Pour l’indigène algérien, la discipline est une soumission
dégradante si elle n’est pas librement consentie. Cependant, le Berbère
est très sensible à l’organisation, à l’entraide, à la camaraderie
mais, fédéraliste, il n’acceptera d’ordre que s’il est l’expression des
désirs du commun, de la base. Lorsqu’un délégué de village est désigné
par l’Administration, l’Algérie le considère comme un ennemi.
La religion qui, jadis, le pliait au bon vouloir du marabout, est en
décadence, au point qu’il est commun de voir le représentant d’Allah
rejoindre l’infidèle dans la même abjection. Tout le monde parle encore
de Dieu, par habitude, mais. en réalité plus personne n’y croit. Allah
est en déroute grâce au contact permanent du travailleur algérien avec
son frère de misère de la métropole, et quelques camarades algériens
sont aussi pour beaucoup dans cette lutte contre l’obscurantisme.
Quand au nationalisme que j’entends souvent reprocher aux Algériens,
il ne faut pas oublier qu’il est le triste fruit de l’occupation
française. Un rapprochement des peuples le fera disparaître, comme il
fera disparaître les religions. Et, plus que tout autre, le peuple
algérien est accessible à l’internationalisme, parce qu’il en a le goût
ou que sa vie errante lui ouvre inévitablement les yeux. On trouve des
Kabyles aux quatre coins du monde ; ils se plaisent partout,
fraternisent avec tout le monde, et leur rêve est toujours le savoir,
le bien-être et la liberté.
Aussi, je me refuse à croire que des guignols nationalistes puissent
devenir un jour ministres ou sultans dans le dessein de soumettre ce
peuple, rebelle par tempérament.
Jusqu’à l’arrivée des Français, jamais les Kabyles n’ont accepté de
payer des impôts à un gouvernement, y compris celui des Arabes et des
Turcs dont ils n’avaient embrassé la religion que par la force des
armes. J’insiste particulièrement sur le Kabyle, non pas parce que je
suis moi-même Kabyle, mais parce qu’il est réellement l’élément dominant
à tout point de vue et parce qu’il est capable d’entraîner le reste du
peuple algérien dans la révolte contre toute forme de centralisme
autoritaire.
Le plus amusant de l’histoire, c’est que la bande des quarante
voleurs ou charlatans politiciens nous représente le nationalisme
d’outre-mer sous la forme d’une union arabe avec l’emblème musulman et
avec des chefs politiques, militaires et spirituels à l’image des pays
du Levant. J’avoue que le dieu arabe de nos sinistres pantins
d’Algérie a bien fait les choses, puisque la guerre judéo-arabe nous
révéla que les chefs de l’islamisme intégral ne sont rien d’autre que de
vulgaires vendus aux Américains, aux Anglais, et aux Juifs eux-mêmes,
leurs prétendus ennemis. Un coup en traître pour nos derviches
algériens, mais salutaire pour le peuple qui commence à voir clair.

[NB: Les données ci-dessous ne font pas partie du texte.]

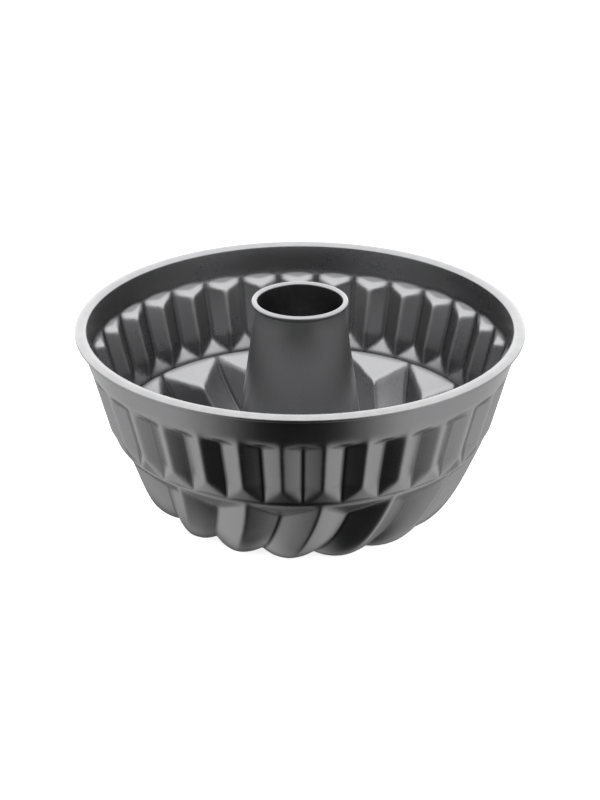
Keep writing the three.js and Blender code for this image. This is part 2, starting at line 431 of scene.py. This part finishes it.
def one_lobe_mesh():
    """The slice of the shell that one lobe and its two flutes take up, both faces of the sheet."""
    line = shell_outline()
    across = np.array([q + place for q in range(4) for place in QUARTER])
    run, across = np.meshgrid(np.array(line.rows), across, indexing="ij")
    radius, height, turn = middle_of_sheet(line)(run, across)
    angle = PITCH / 4 + across * PITCH / 4 - turn

    def in_space(radius, angle, height):
        return np.stack([radius * np.sin(angle), -radius * np.cos(angle), height], axis=-1)

    # one more column on either side, from the neighbouring lobes
    wide_radius = np.concatenate([radius[:, -1:], radius, radius[:, :2]], axis=1)
    wide_height = np.concatenate([height[:, -1:], height, height[:, :2]], axis=1)
    wide_angle = np.concatenate([angle[:, -1:] - PITCH, angle, angle[:, :2] + PITCH], axis=1)
    middle = in_space(wide_radius, wide_angle, wide_height)
    along = np.gradient(middle, axis=0)
    around = np.zeros_like(middle)
    around[:, 1:-1] = middle[:, 2:] - middle[:, :-2]
    outward = np.cross(around, along)[:, 1:-1]
    outward /= np.linalg.norm(outward, axis=-1, keepdims=True)
    middle = middle[:, 1:-1]
    faces_of_sheet = [middle + outward * (SHEET / 2), (middle - outward * (SHEET / 2))[::-1]]
    grid = np.concatenate(faces_of_sheet) * MM

    # how sharply the sheet is folded: 1 on the sharpest edges, and -1 in the sharpest creases
    bend = np.zeros(outward.shape[:2])
    for axis in (0, 1):
        step = np.gradient(middle, axis=axis)
        turned = (np.gradient(outward, axis=axis) * step).sum(axis=-1) / (step * step).sum(axis=-1)
        bend = np.where(abs(turned) > abs(bend), turned, bend)
    fold = np.clip(np.concatenate([bend, -bend[::-1]]) / SHARPEST_FOLD, -1, 1)

    mesh = bmesh.new()
    points = [[mesh.verts.new(spot) for spot in row] for row in grid]
    for k in range(len(points)):
        low, high = points[k], points[(k + 1) % len(points)]
        for j in range(len(low) - 1):
            mesh.faces.new((low[j], low[j + 1], high[j + 1], high[j]))
    data = bpy.data.meshes.new("one_lobe")
    mesh.to_mesh(data)
    mesh.free()
    data.attributes.new("fold", "FLOAT", "POINT").data.foreach_set("value", fold.ravel())
    return data


def repeat_round_tree(material):
    """Geometry nodes: repeats a slice round the vertical axis and joins the slices into one shell."""
    tree = bpy.data.node_groups.new("repeat_round", "GeometryNodeTree")
    face = tree.interface
    face.new_socket("Geometry", in_out="INPUT", socket_type="NodeSocketGeometry")
    face.new_socket("Count", in_out="INPUT", socket_type="NodeSocketInt")
    face.new_socket("Join Distance", in_out="INPUT", socket_type="NodeSocketFloat")
    face.new_socket("Geometry", in_out="OUTPUT", socket_type="NodeSocketGeometry")
    given = tree.nodes.new("NodeGroupInput").outputs
    wiring = Wiring(tree)

    centres = wiring.node("GeometryNodePoints", {"Count": given["Count"]})
    index = wiring.node("GeometryNodeInputIndex", {})
    angle = wiring.math("MULTIPLY", index, wiring.math("DIVIDE", 2 * math.pi, given["Count"]))
    turn = wiring.node("ShaderNodeCombineXYZ", {"Z": angle})
    inputs = {"Points": centres, "Instance": given["Geometry"], "Rotation": turn}
    copies = wiring.node("GeometryNodeInstanceOnPoints", inputs)
    slices = wiring.node("GeometryNodeRealizeInstances", {"Geometry": copies})
    inputs = {"Geometry": slices, "Distance": given["Join Distance"]}
    shell = wiring.node("GeometryNodeMergeByDistance", inputs)

    # smooth shading, but for the sheet's own cut edges
    shell = wiring.node("GeometryNodeSetShadeSmooth", {"Geometry": shell})
    bend = wiring.node("GeometryNodeInputMeshEdgeAngle", {}, output="Unsigned Angle")
    inputs = {"A": bend, "B": math.radians(50)}
    gentle = wiring.node("FunctionNodeCompare", inputs, operation="LESS_THAN")
    inputs = {"Geometry": shell, "Shade Smooth": gentle}
    shell = wiring.node("GeometryNodeSetShadeSmooth", inputs, domain="EDGE")
    shell = wiring.node("GeometryNodeSetMaterial", {"Geometry": shell, "Material": material})
    tree.links.new(shell, tree.nodes.new("NodeGroupOutput").inputs[0])
    return tree


def set_input(modifier, name, value):
    for item in modifier.node_group.interface.items_tree:
        if item.item_type == "SOCKET" and item.in_out == "INPUT" and item.name == name:
            modifier[item.identifier] = value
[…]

Pensez donc, un bon petit gouvernement algérien dont ils seraient
les caids, gouvernement bien plus arrogant que celui des roumis, pour la
simple raison qu’un arriviste est toujours plus dur et impitoyable
qu’un "arrivé" ! Rien à faire, les Algériens ne veulent ni de la peste,
ni du choléra, ni d’un gouvernement de roumi, ni de celui d’un caid.
D’ailleurs, la grande masse des travailleurs kabyles sait qu’un
gouvernement musulman, à la fois religieux et politique, ne peut
revêtir qu’un caractère féodal, donc primitif. Tous les gouvernements
musulmans l’ont jusqu’ici prouvé.
Les Algériens se gouverneront eux-mêmes à la mode du Village, du
douar, sans députés ni ministres qui s’engraissent à leurs dépens, car
le peuple algérien libéré d’un joug ne voudra jamais s’en donner un
autre, et son tempérament fédéraliste et libertaire en est le sûr
garant. C’est dans la masse des travailleurs manuels que l’on trouve
l’intelligence robuste et la noblesse d’esprit, alors que la horde des
"intellectuels" est, dans son immense majorité, dénuée de tout sentiment
généreux.
Quant aux staliniens, ils ne représentent pas de force, leurs membres
se recrutent uniquement parmi les crétins ou déchet du peuple. Car
l’indigène n’a guère d’enthousiasme pour se coller une étiquette, qu’elle
soit mensongère ou superfasciste.
Pour les collaborateurs, policiers, magistrats, caïds et autres
négriers du fromage algérien, leur sort est réglé d’avance : la corde,
qu’ils valent à peine.
Pour toutes ces raisons, mes compatriotes doivent-ils être
considérés comme d’authentiques révolutionnaires frisant l’anarchie ?
Non, car s’ils ont le tempérament indiscutablement fédéraliste et
libertaire, l’éducation et la culture leur manquent, et notre
propagande, qui est cependant indispensable à ces esprits rebelles,
leur fait défaut
C’est ce pourquoi oeuvrent nos compagnons anarchistes de la fédération nord-africaine.